Directions for this task |
Start at the line that has "return nodes" and stop at the line that has "obj.matrix_world = Matrix.Identity(4)". Print those lines and all lines between them exactly, and nothing more.

* BEGIN Dataset section *

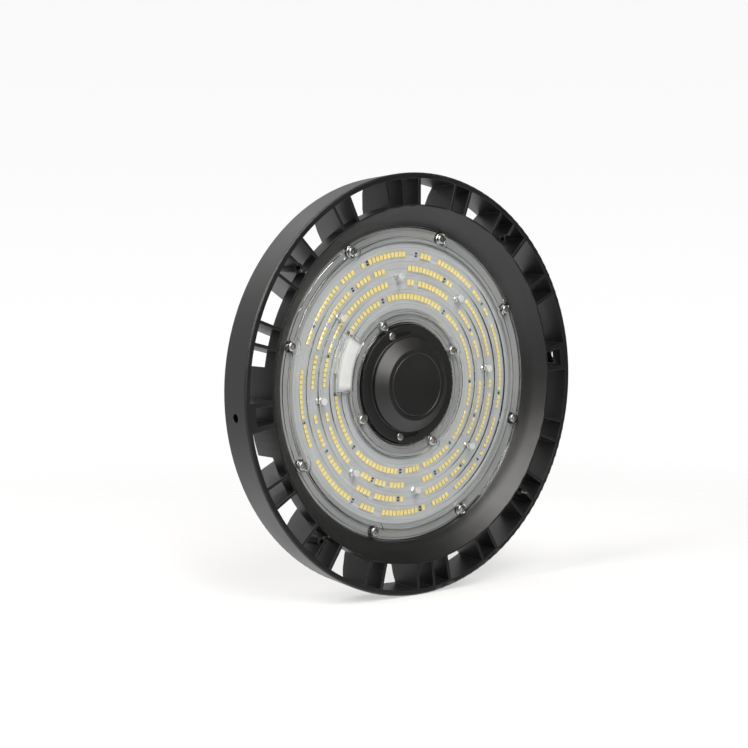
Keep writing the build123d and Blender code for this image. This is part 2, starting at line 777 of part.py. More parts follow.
def cover_seal():
    """The flat gasket under the cover, with a lobe round each screw."""
    outline = Circle(compartment_radius) - Circle(compartment_inner)
    lobes = [Rot(0, 0, -angle) * Pos(cover_screw_circle, 0) * Circle(cover_boss_radius)
             for angle in cover_screw_angles]
    outline += lobes
    outline = outline & Circle(compartment_radius)
    outline -= [Rot(0, 0, -angle) * Pos(cover_screw_circle, 0) * Circle(cover_screw_radius + screw_clearance)
                for angle in cover_screw_angles]
    return Pos(0, 0, compartment_top) * extrude(outline, cover_gasket)


def cover_screws():
    length = cover_height + cover_gasket + cover_screw_depth - cover_screw_radius
    one = screw(cover_screw_head_radius, cover_screw_head_height, cover_screw_pilot, length)
    upright = Rot(180, 0, 0) * one
    return [seen(angle, Pos(cover_screw_circle, 0, cover_top_z) * upright) for angle in cover_screw_angles]


def outward(sign, shape):
    """Places a shape made along +Z, from its seat at Z = 0, on a side port's face."""
    return Pos(0, sign * port_face, port_height) * Rot(-sign * 90, 0, 0) * shape


def gland_body():
    """The gland's threaded body: hexagon outside, thread through the wall, seat for the seal."""
    neck_end = gland_flange_length + gland_neck_length
    hexagon = extrude(RegularPolygon(gland_flange_radius, 6), gland_flange_length)
    neck = rod(gland_seal_radius + gland_neck_wall, gland_flange_length, neck_end)
    thread = rod(gland_thread_radius - thread_clearance, -gland_thread_length, 0)
    bore = rod(gland_cable_radius + 1.0, -gland_thread_length - 1.0, neck_end)
    seat = rod(gland_seal_radius, gland_flange_length, neck_end + 1.0)
    return outward(1, hexagon + neck + thread - bore - seat)


def gland_seal():
    """The rubber sleeve that grips the cable."""
    start = gland_flange_length + gland_seal_slack
    sleeve = tube(gland_seal_radius - gland_seal_slack, gland_cable_radius, start, start + gland_seal_length)
    return outward(1, sleeve)


def gland_nut():
    """The domed clamping nut."""
    start = gland_flange_length + gland_nut_gap
    end = start + gland_nut_length
    grip = extrude(RegularPolygon(gland_nut_radius, 6), gland_nut_length - gland_nut_dome)
    dome = extrude(Circle(gland_nut_radius * 0.86), gland_nut_dome, taper=25)
    dome = Pos(0, 0, end - gland_nut_dome) * dome
    shell = Pos(0, 0, start) * grip + dome
    cavity = rod(gland_seal_radius + gland_neck_wall + gland_seal_slack, start - 1.0,
                 gland_flange_length + gland_neck_length + 2 * gland_nut_gap)
    sleeve_room = rod(gland_seal_radius, start, gland_flange_length + gland_seal_length + gland_nut_gap)
    mouth = rod(gland_cable_radius + gland_nut_mouth, start, end + 1.0)
    return outward(1, shell - cavity - sleeve_room - mouth)


def gland_locknut():
    """The nut on the gland's thread inside the compartment."""
    seat = sqrt(compartment_inner ** 2 - gland_locknut_radius ** 2)
    hexagon = RegularPolygon(gland_locknut_radius, 6) - Circle(gland_thread_radius)
    ring = extrude(hexagon, gland_locknut_length)
    return outward(1, Pos(0, 0, seat - port_face - gland_locknut_length - thread_clearance) * ring)


def breather_vent():
    """The screw-in pressure vent opposite the gland."""
    head = rod(vent_cap_radius, 0, vent_cap_length)
    slots = [Rot(0, 0, 60 * k) * Pos(vent_cap_radius, 0, 1.6) * Box(2.4, 3.0, 1.6) for k in range(6)]
    thread = rod(vent_thread_radius - thread_clearance, -vent_thread_length, 0)
    return outward(-1, head - slots + thread)


def driver_tray():
    """The plastic tray that insulates the driver."""
    length, width, height = tray_size
    middle = tray_floor_z + height / 2
    tray = Pos(0, 0, middle) * Box(length, width, height)
    tray = fillet(tray.edges().filter_by(Axis.Z), 4.0)
    tray -= Pos(0, 0, middle + tray_wall) * Box(length - 2 * tray_wall, width - 2 * tray_wall, height)
    tray += [rod(tray_foot_radius, tray_floor_z, driver_board_z, x * tray_foot_x, y * tray_foot_y)
             for x in (-1, 1) for y in (-1, 1)]
    return tray - [rod(tray_screw_radius + 0.2, tray_floor_z - 1.0, driver_board_z + 1.0,
                       x * tray_foot_x, y * tray_foot_y) for x in (-1, 1) for y in (-1, 1)]


def driver_board():
    """The driver's circuit board on the tray's posts."""
    board = Pos(0, 0, driver_board_z + driver_board_thickness / 2) * Box(
        tray_size[0] - 2 * tray_wall - 1.0, tray_size[1] - 2 * tray_wall - 1.0, driver_board_thickness)
    top = driver_board_z + driver_board_thickness
    hole = rod(tray_screw_radius + 0.2, driver_board_z - 1.0, top + 1.0)
    return board - [Pos(x * tray_foot_x, y * tray_foot_y) * hole for x in (-1, 1) for y in (-1, 1)]


def driver_screws():
    """The four screws through board and tray into the casting."""
    top = driver_board_z + driver_board_thickness
    one = Rot(180, 0, 0) * screw(board_screw_head_radius, board_screw_head_height, tray_screw_radius,
                                 top - tray_floor_z + tray_pilot_depth - 1.0)
    return [Pos(x * tray_foot_x, y * tray_foot_y, top) * one for x in (-1, 1) for y in (-1, 1)]


def driver_transformer():
    """The main transformer: core and winding bobbin."""
    length, width, height = transformer_size
    base = driver_board_z + driver_board_thickness
    core = Pos(transformer_x, 0, base + height / 2) * Box(length, width * 0.6, height)
    winding = Pos(transformer_x, 0, base + height / 2) * Box(length * 0.62, width, height * 0.86)
    return core + winding


def driver_capacitors():
    """Two electrolytic capacitors with rounded tops, lying side by side across the board."""
    base = driver_board_z + driver_board_thickness
    can = rod(capacitor_radius, 0, capacitor_height)
    can = chamfer(can.edges().sort_by(Axis.Z)[-1], 1.0)
    return [Pos(capacitor_x, side * (capacitor_radius + capacitor_gap / 2), base) * can for side in (-1, 1)]


def driver_choke():
    """The wound ring choke of the mains filter, standing on edge."""
    base = driver_board_z + driver_board_thickness
    ring = Torus(choke_radius - choke_thickness / 2 + 1.0, choke_thickness / 2 - 0.6)
    reach = choke_radius + 0.4
    return Pos(choke_x, choke_y, base + reach) * Rot(90, 0, 0) * ring


def driver_terminal():
    """The screw terminal where the mains conductors end."""
    length, width, height = terminal_size
    base = driver_board_z + driver_board_thickness
    block = Pos(0, 0, height / 2) * Box(length, width, height)
    mouth = Box(length, width / 5, height / 3)
    mouths = [Pos(length / 2, width / 3 * k, height / 3) * mouth for k in (-1, 0, 1)]
    return Pos(terminal_x, terminal_y, base) * (block - mouths)


def parts():
    """Every node and its solid or group of solids."""
    nodes = {
        "heatsink_body": heatsink_body(),
        "lens_plate": lens_plate(),
        "lens_gasket_outer": outer_gasket(),
        "lens_gasket_inner": inner_gasket(),
        "led_board": led_board(),
        "thermal_pad": thermal_pad(),
        "board_resistors": board_resistors(),
        "board_connector": board_connector(),
        "board_screws": board_screws(),
        "lens_screws_outer": lens_screws(outer_screw_circle, outer_screw_angles),
        "lens_screws_inner": lens_screws(inner_screw_circle, inner_screw_angles),
        "sensor_cap": sensor_cap(),
        "sensor_cap_gasket": sensor_cap_gasket(),
        "sensor_cap_screws": cap_screws(),
        "sensor_socket": sensor_socket(),
        "rear_cover": rear_cover(),
        "rear_cover_gasket": cover_seal(),
        "rear_cover_screws": cover_screws(),
        "cable_gland_body": gland_body(),
        "cable_gland_seal": gland_seal(),
        "cable_gland_nut": gland_nut(),
        "cable_gland_locknut": gland_locknut(),
        "breather_vent": breather_vent(),
        "driver_tray": driver_tray(),
        "driver_board": driver_board(),
        "driver_screws": driver_screws(),
        "driver_transformer": driver_transformer(),
        "driver_capacitors": driver_capacitors(),
        "driver_choke": driver_choke(),
        "driver_terminal": driver_terminal(),
    }
    for index in range(len(led_radii)):
        nodes[f"led_ring_{index + 1}"] = led_ring(index)
    return nodes


os.makedirs("parts", exist_ok=True)
for name, shape in parts().items():
    if isinstance(shape, list):
        shape = Compound(shape)
    export_step(shape, f"parts/{name}.step")
    print(name, len(shape.solids()), round(shape.volume / 1000, 2))
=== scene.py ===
import bpy
import math
from mathutils import Matrix, Vector


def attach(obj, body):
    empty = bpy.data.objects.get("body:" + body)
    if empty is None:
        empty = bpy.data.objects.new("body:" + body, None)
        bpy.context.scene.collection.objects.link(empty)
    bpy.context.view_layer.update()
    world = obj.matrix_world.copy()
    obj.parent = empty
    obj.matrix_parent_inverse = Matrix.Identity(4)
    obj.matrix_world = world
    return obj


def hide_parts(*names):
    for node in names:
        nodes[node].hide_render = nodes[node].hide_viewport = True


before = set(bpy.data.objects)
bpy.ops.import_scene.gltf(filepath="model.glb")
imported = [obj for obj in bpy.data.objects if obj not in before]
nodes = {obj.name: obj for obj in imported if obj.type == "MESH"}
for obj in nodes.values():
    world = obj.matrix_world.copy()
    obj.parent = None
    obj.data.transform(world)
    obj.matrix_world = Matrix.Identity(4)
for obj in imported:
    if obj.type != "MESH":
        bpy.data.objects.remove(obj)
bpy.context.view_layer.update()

MM = 0.001

# Sizes in millimetres. Angles called "seen" are read from below, anticlockwise from the right bracket hole.
rim_radius = 150.0
lens_shelf_z = 17.0
lens_seat_z = 16.5

lens_radius = 112.5
lens_inner_radius = 43.5
lens_face_z = 12.4
lens_bead_width = 1.9
lens_bead_drop = 0.8
lens_outer_step_radius = 105.4
lens_inner_step_radius = 51.6
lens_optic_z = 11.6
lens_back_z = 14.6
lens_dome_width = 8.1
lens_dome_height = 1.05
lens_groove_width = 5.4
lens_groove_height = 0.68
lens_boss_radius = 7.5
lens_pad_radius = 4.7
lens_channel_depth = 0.35
lens_outer_channel = (106.4, 109.5)
lens_inner_channel = (46.3, 49.8)
lens_collar_height = 1.2
lens_gasket_seat = (49.9, 104.2)
gasket_hole_radius = 4.4
outer_screw_circle = 107.5
inner_screw_circle = 47.6
lens_post_circle = 77.2
lens_post_radius = 2.6
lens_post_height = 2.2
lens_bay_angle = 158.0
lens_bay_half_angle = 20.0
lens_bay_inner = 53.0
lens_bay_outer = 68.0
lens_bay_rise = 3.4
lens_bay_wall = 1.6

board_face_z = 17.0
led_radii = (92.6, 82.6, 72.6, 62.6)
led_pitch = 3.45
led_length = 3.5
led_width = 2.8
led_face_width = 3.05
led_height = 0.7
led_wide_breaks = (
    tuple(22.5 + 45.0 * k for k in range(8)),
    (0.0, 45.0, 90.0, 180.0, 225.0, 270.0, 315.0),
    (0.0, 45.0, 90.0, 180.0, 225.0, 270.0, 315.0),
    (lens_bay_angle,),
)
led_wide_widths = (5.0, 12.0, 12.4, 43.0)
led_narrow_breaks = (
    (41.0, 82.0, 123.0, 163.0, 237.0, 278.0, 319.0),
    (105.0, 140.5, 156.5, 191.5, 243.0, 295.0, 348.0),
    (18.5, 77.5, 140.5, 148.0, 193.0, 251.0),
    (28.5, 83.5, 279.0, 334.0),
)
led_narrow_width = 2.4
resistor_angles = (
    (31.0, 78.0, 106.0, 146.0, 188.0, 233.0, 273.0, 314.0, 347.0),
    (57.5, 119.0, 205.5, 259.5, 304.5),
    (24.5, 156.0, 239.5, 287.5, 332.5),
    (48.5, 103.0, 216.0, 260.0, 307.5, 353.0),
)
resistor_length = 1.6
chip_clearance = 0.25

cap_flange_radius = 42.0
cap_flange_z = 11.5
cap_flange_thickness = 2.5
cap_cone_radius = 33.7
cap_cone_z = 8.5
cap_top_radius = 25.6
cap_top_z = 2.7
cap_wall = 2.5
cap_skirt_radius = 41.0
cap_skirt_wall = 3.0
cap_seat_z = 15.8
cap_ring_radius = 21.8
cap_ring_width = 0.7
cap_ring_depth = 0.4
cap_screw_circle = 37.6
cap_screw_angles = (107.0, 253.0)
cap_slot_length = 15.0
cap_slot_width = 3.0
cap_slot_round = 3.3
cap_slot_depth = 1.2
cap_pad_radius = 3.6

screw_head_radius = 3.1
screw_head_height = 1.7
screw_shank_radius = 1.5
screw_length = 8.0

outer_screw_angles = [22.5 + 45.0 * k for k in range(8)]
inner_screw_angles = [22.5 + 90.0 * k for k in range(4)]
post_angles = [45.0 * k for k in range(8)]


# ---- modelling helpers -------------------------------------------------------------------------------------------

def clear_selection():
    if bpy.context.object and bpy.context.object.mode != "OBJECT":
        bpy.ops.object.mode_set(mode="OBJECT")
    bpy.ops.object.select_all(action="DESELECT")


def pick(obj):
    clear_selection()
    obj.select_set(True)
    bpy.context.view_layer.objects.active = obj


def edit(obj):
    pick(obj)
    bpy.ops.object.mode_set(mode="EDIT")
    bpy.ops.mesh.select_all(action="SELECT")


def named(name):
    obj = bpy.context.object
    obj.name = name
    obj.data.name = name
    return obj


def settle(obj):
    """Puts the object's place into its mesh."""
    pick(obj)
    bpy.ops.object.transform_apply(location=True, rotation=True, scale=True)


def first_vertex(name, place):
    """A new mesh of one vertex, left in edit mode, from which an outline is drawn."""
    clear_selection()
    bpy.ops.mesh.primitive_plane_add(size=MM)
    obj = named(name)
    bpy.ops.object.mode_set(mode="EDIT")
    bpy.ops.mesh.select_mode(type="VERT")
    bpy.ops.mesh.select_all(action="SELECT")
    bpy.ops.mesh.merge(type="CENTER")
    bpy.ops.transform.translate(value=place)
    return obj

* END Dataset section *

Exercise response |
    return nodes


os.makedirs("parts", exist_ok=True)
for name, shape in parts().items():
    if isinstance(shape, list):
        shape = Compound(shape)
    export_step(shape, f"parts/{name}.step")
    print(name, len(shape.solids()), round(shape.volume / 1000, 2))
=== scene.py ===
import bpy
import math
from mathutils import Matrix, Vector


def attach(obj, body):
    empty = bpy.data.objects.get("body:" + body)
    if empty is None:
        empty = bpy.data.objects.new("body:" + body, None)
        bpy.context.scene.collection.objects.link(empty)
    bpy.context.view_layer.update()
    world = obj.matrix_world.copy()
    obj.parent = empty
    obj.matrix_parent_inverse = Matrix.Identity(4)
    obj.matrix_world = world
    return obj


def hide_parts(*names):
    for node in names:
        nodes[node].hide_render = nodes[node].hide_viewport = True


before = set(bpy.data.objects)
bpy.ops.import_scene.gltf(filepath="model.glb")
imported = [obj for obj in bpy.data.objects if obj not in before]
nodes = {obj.name: obj for obj in imported if obj.type == "MESH"}
for obj in nodes.values():
    world = obj.matrix_world.copy()
    obj.parent = None
    obj.data.transform(world)
    obj.matrix_world = Matrix.Identity(4)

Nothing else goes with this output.